Yavoriv était une importante base avancée pour l’OTAN. Jusqu’en février (avant l’invasion de l’Ukraine par la Russie), le commandement de la formation de la 7e armée américaine opérait depuis Yavoriv. La Russie ne s’est pas arrêtée là. ASB Military news rapporte que la Russie a frappé un autre site, Delyatyn, qui se trouve à 100 kilomètres au sud-est de Yavoriv (jeudi 17 mars, je crois). Hier, la Russie a frappé Zytomyr, un autre site où l’OTAN était auparavant présente. Poutine a envoyé un message très clair : les forces de l’OTAN en Ukraine seront considérées et traitées comme des combattants. Point final.

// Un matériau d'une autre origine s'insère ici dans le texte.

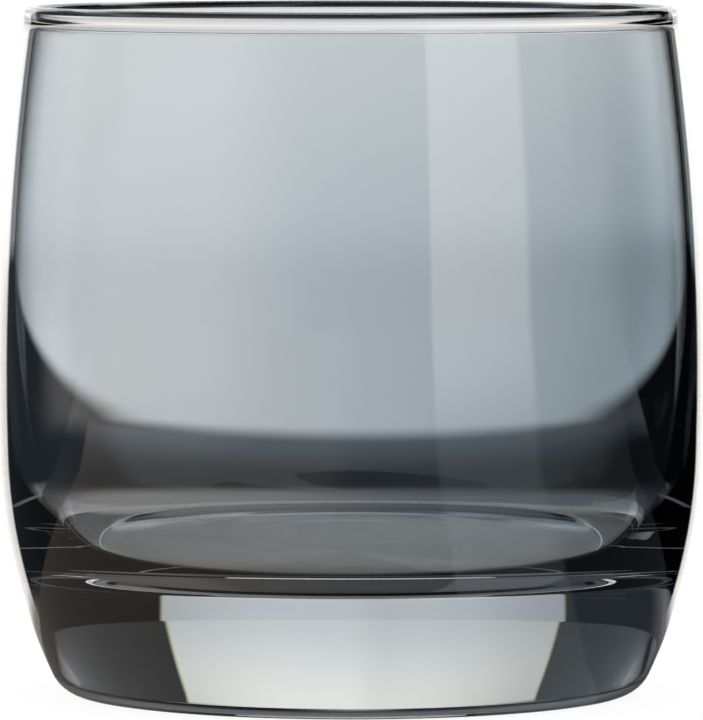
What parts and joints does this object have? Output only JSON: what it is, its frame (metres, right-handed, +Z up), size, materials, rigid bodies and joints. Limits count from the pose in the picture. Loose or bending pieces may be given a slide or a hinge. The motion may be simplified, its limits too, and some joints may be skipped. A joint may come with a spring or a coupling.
{
  "type": "whiskey tumbler",
  "caption": "Barrel-shaped lowball tumbler of clear glass with a thick solid base, a rounded clear rim and a smoke-grey mirror-like coating on the outside.",
  "frame": {"origin": "centre of the foot, on the surface that the glass stands on", "axes": "+Z up along the axis of the round glass, from the foot to the mouth; +X to the right and -Y to the front, which are alike because the glass is round"},
  "size_m": [0.0862, 0.0862, 0.084],
  "materials": {
    "clear_glass": "clear soda-lime glass, fire-polished smooth",
    "smoke_lustre": "thin transparent smoke-grey lustre with a slight mirror sheen"
  },
  "bodies": {
    "root": {"glass_body": "clear_glass", "smoke_coating": "smoke_lustre"}
  },
  "joints": []
}
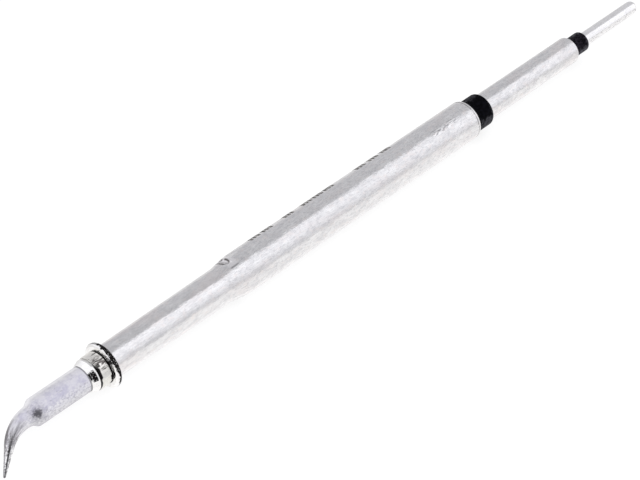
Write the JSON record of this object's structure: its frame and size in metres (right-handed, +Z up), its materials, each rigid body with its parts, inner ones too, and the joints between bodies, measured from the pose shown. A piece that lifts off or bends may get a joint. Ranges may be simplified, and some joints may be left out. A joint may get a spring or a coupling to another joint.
{
  "type": "cartridge soldering tip",
  "caption": "Cartridge soldering tip lying on its side: bent conical point, flanged collar, stepped steel tube, and a sleeve and pin contact behind black insulators.",
  "frame": {"origin": "on the cartridge's axis, in the middle of the straight barrel", "axes": "+X along the cartridge's axis towards the rear contact pin, +Z up as the cartridge lies"},
  "size_m": [0.0882, 0.0045, 0.0044],
  "materials": {
    "plated_tip": "matt plated",
    "polished_plate": "polished",
    "tube_steel": "satin",
    "contact_steel": "satin",
    "contact_plate": "bright",
    "black_insulator": "matt",
    "ceramic": "matt",
    "resistance_wire": "satin",
    "lead_wire": "satin",
    "insulating_tube": "matt"
  },
  "bodies": {
    "root": {"tip_body": "plated_tip", "front_collar": "polished_plate", "outer_tube": "tube_steel", "front_insulator": "black_insulator", "contact_sleeve": "contact_steel", "rear_insulator": "black_insulator", "contact_pin": "contact_plate", "heater_core": "ceramic", "heater_coil": "resistance_wire", "heater_sleeve": "ceramic", "heater_bush": "ceramic", "heater_lead": "lead_wire", "heater_lead_tube": "insulating_tube", "sensor_lead": "lead_wire", "sensor_lead_tube": "insulating_tube", "neck_spacer": "ceramic", "barrel_liner": "insulating_tube", "sleeve_spacer": "insulating_tube"}
  },
  "joints": []
}
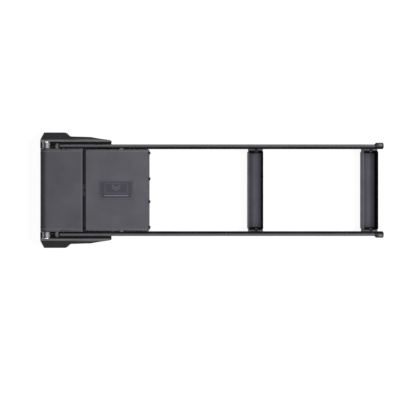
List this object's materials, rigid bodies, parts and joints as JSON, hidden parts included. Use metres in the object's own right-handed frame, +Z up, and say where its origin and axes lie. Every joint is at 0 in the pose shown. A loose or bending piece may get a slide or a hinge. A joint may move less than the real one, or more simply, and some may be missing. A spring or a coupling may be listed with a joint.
{
  "type": "camera slider",
  "caption": "Motorised camera slider: a slotted platform carriage rolls between twin round rails that tilt on a splayed end foot.",
  "frame": {"origin": "on the table, at the centre of the footprint of the whole slider with the carriage parked", "axes": "+X along the rails from the pivot foot to the free end, +Y across the rails towards the drive roller, +Z up"},
  "size_m": [0.857, 0.2942, 0.0717],
  "materials": {
    "satin_black_casting": "satin",
    "grey_black_powder_coat": "fine powder coat",
    "black_powder_coat": "satin powder coat",
    "black_anodised_rail": "satin anodised",
    "bare_aluminium": "turned",
    "zinc_steel": "zinc plated",
    "black_oxide_steel": "black oxide",
    "grey_steel_nut": "satin",
    "black_moulded_cap": "satin moulded",
    "pad_rubber": "matte",
    "black_anodised_channel": "matte anodised",
    "badge_plate": "brushed anodised",
    "roller_pom": "smooth moulded",
    "bearing_steel": "ground",
    "motor_steel": "painted laminations",
    "pinion_brass": "machined",
    "battery_wrap": "shrink wrap",
    "circuit_board": "solder mask",
    "wire_sleeve": "soft",
    "switch_black": "moulded",
    "switch_red": "moulded"
  },
  "bodies": {
    "end_foot": {"side_foot_front": "satin_black_casting", "side_foot_rear": "satin_black_casting", "foot_tie": "black_powder_coat", "foot_tie_bolts": "black_oxide_steel", "pivot_bolts": "zinc_steel", "pivot_washers": "zinc_steel", "foot_pads": "pad_rubber"},
    "rail_frame": {"rail_front": "black_anodised_rail", "rail_rear": "black_anodised_rail", "pivot_hub_front": "bare_aluminium", "pivot_hub_rear": "bare_aluminium", "rail_studs": "black_oxide_steel", "lock_nuts": "grey_steel_nut", "end_cap_front": "black_moulded_cap", "end_cap_rear": "black_moulded_cap", "end_cap_screws": "zinc_steel", "tie_middle": "black_powder_coat", "tie_end": "black_powder_coat", "rail_saddles_middle": "black_powder_coat", "rail_saddles_end": "black_powder_coat", "saddle_screws": "black_oxide_steel", "tie_screws": "black_oxide_steel", "tie_pads": "pad_rubber"},
    "carriage": {"nose_cover": "grey_black_powder_coat", "deck_plate": "grey_black_powder_coat", "carriage_tub": "black_powder_coat", "tub_posts": "zinc_steel", "end_plate": "grey_black_powder_coat", "end_plate_screws": "black_oxide_steel", "nose_screws": "black_oxide_steel", "slot_channel": "black_anodised_channel", "name_badge": "badge_plate", "roller_axles": "zinc_steel", "axle_clips": "zinc_steel", "drive_bracket": "black_powder_coat", "drive_motor": "motor_steel", "motor_screws": "zinc_steel", "idler_pin": "zinc_steel", "battery_pack": "battery_wrap", "control_board": "circuit_board", "wiring": "wire_sleeve", "switch_housing": "switch_black", "charge_socket": "switch_black"},
    "roller_left_front": {"guide_roller_left_front": "roller_pom", "bearings_left_front": "bearing_steel"},
    "roller_left_rear": {"guide_roller_left_rear": "roller_pom", "bearings_left_rear": "bearing_steel"},
    "roller_right_front": {"guide_roller_right_front": "roller_pom", "bearings_right_front": "bearing_steel"},
    "roller_right_rear": {"drive_roller": "roller_pom", "bearings_right_rear": "bearing_steel"},
    "idler": {"idler_gear": "roller_pom"},
    "motor_shaft": {"motor_pinion": "pinion_brass"},
    "power_rocker": {"switch_rocker": "switch_red"},
    "camera_mount_nut": {"camera_nut": "black_oxide_steel"}
  },
  "joints": [
    {"name": "rail_tilt", "type": "hinge", "parent": "end_foot", "child": "rail_frame", "pos_m": [-0.4142, 0, 0.056], "axis": [0, -1, 0], "range_deg": [0, 45]},
    {"name": "carriage_slide", "type": "slide", "parent": "rail_frame", "child": "carriage", "axis": [1, 0, 0], "range_m": [0, 0.62]},
    {"name": "roller_left_front_spin", "type": "hinge", "parent": "carriage", "child": "roller_left_front", "pos_m": [-0.3685, -0.0974, 0.056], "axis": [0, 0, 1], "continuous": true},
    {"name": "roller_left_rear_spin", "type": "hinge", "parent": "carriage", "child": "roller_left_rear", "pos_m": [-0.3685, 0.0974, 0.056], "axis": [0, 0, 1], "continuous": true},
    {"name": "roller_right_front_spin", "type": "hinge", "parent": "carriage", "child": "roller_right_front", "pos_m": [-0.224, -0.0974, 0.056], "axis": [0, 0, 1], "continuous": true},
    {"name": "drive_roller_spin", "type": "hinge", "parent": "carriage", "child": "roller_right_rear", "pos_m": [-0.224, 0.0974, 0.056], "axis": [0, 0, 1], "continuous": true},
    {"name": "idler_spin", "type": "hinge", "parent": "carriage", "child": "idler", "pos_m": [-0.224, 0.0774, 0.056], "axis": [0, 0, 1], "continuous": true},
    {"name": "motor_spin", "type": "hinge", "parent": "carriage", "child": "motor_shaft", "pos_m": [-0.224, 0.0582, 0.056], "axis": [0, 0, 1], "continuous": true},
    {"name": "camera_nut_slide", "type": "slide", "parent": "carriage", "child": "camera_mount_nut", "axis": [0, 1, 0], "range_m": [-0.078, 0.078]},
    {"name": "power_rocker_tilt", "type": "hinge", "parent": "carriage", "child": "power_rocker", "pos_m": [-0.4238, 0.064, 0.045], "axis": [0, 0, 1], "range_deg": [0, 14]}
  ],
  "couplings": [
    {"joint": "roller_left_front_spin", "follows": "carriage_slide", "rad_per_m": -192.31},
    {"joint": "roller_left_rear_spin", "follows": "carriage_slide", "rad_per_m": 192.31},
    {"joint": "roller_right_front_spin", "follows": "carriage_slide", "rad_per_m": -192.31},
    {"joint": "drive_roller_spin", "follows": "carriage_slide", "rad_per_m": 192.31},
    {"joint": "idler_spin", "follows": "carriage_slide", "rad_per_m": -108.17},
    {"joint": "motor_spin", "follows": "carriage_slide", "rad_per_m": 216.35}
  ]
}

Question 6 – Le président ukrainien Volodymyr Zelensky a été présenté par les médias occidentaux comme un « leader en temps de guerre » et un « Winston Churchill » des temps modernes. Ce que les médias omettent de dire à leurs lecteurs, c’est que Zelensky a pris un certain nombre de mesures pour renforcer son emprise sur le pouvoir tout en portant atteinte aux fragiles institutions démocratiques de l’Ukraine. Par exemple, Zelensky a « interdit onze organisations de presse appartenant à l’opposition » et a tenté d’empêcher le chef du plus grand parti d’opposition ukrainien, Viktor Medvedchuk, de se présenter aux élections sur la base d’une accusation bidon de « financement du terrorisme ». Ce n’est pas le comportement d’un dirigeant qui s’engage sérieusement en faveur de la démocratie.
Que pensez-vous de Zelensky ? Est-il vraiment le « leader patriotique » que les médias présentent comme tel ?
Larry C. Johnson – Zelensky est un comédien et un acteur. Et pas un très bon, à mon avis. L’Occident utilise cyniquement le fait qu’il soit juif pour détourner l’attention du contingent non négligeable de néonazis (et j’entends par là les véritables nazis qui célèbrent encore les exploits de l’unité ukrainienne de la Waffen SS lorsqu’elle combattait avec les nazis pendant la Seconde Guerre mondiale). Les faits sont clairs : il interdit les partis politiques d’opposition et ferme les médias d’opposition. Je suppose que c’est la nouvelle définition de la « démocratie ».
Question 7 – Comment cela se termine-t-il ? Il y a un excellent billet sur le site de Moon of Alabama intitulé « Quel sera l’état final géographique de la guerre in Ukraine ? ». L’auteur du post, Bernard, semble penser que l’Ukraine sera finalement divisée le long du fleuve Dniepr « et au sud le long de la côte qui détient une population majoritairement russe ». Il dit aussi ceci :
Cela éliminerait l’accès ukrainien à la mer Noire et créerait un pont terrestre vers la Transnistrie, séparée de la Moldavie, qui est sous protection russe. Le reste de l’Ukraine serait un État confiné dans les terres, essentiellement agricole, désarmé et trop pauvre pour devenir rapidement une nouvelle menace pour la Russie. Politiquement, elle serait dominée par les fascistes de Galicie, qui deviendraient alors un problème majeur pour l’Union européenne.
Qu’en pensez-vous ? Poutine imposera-t-il son propre règlement territorial à l’Ukraine afin de renforcer la sécurité russe et de mettre fin aux hostilités ou un autre scénario est-il plus probable ?
Larry C. Johnson – Je suis d’accord avec Moon. L’objectif premier de Poutine est de protéger la Russie contre les menaces étrangères et d’obtenir le divorce avec l’Occident. La Russie a les ressources physiques pour être un souverain indépendant et elle est en train de concrétiser cette vision.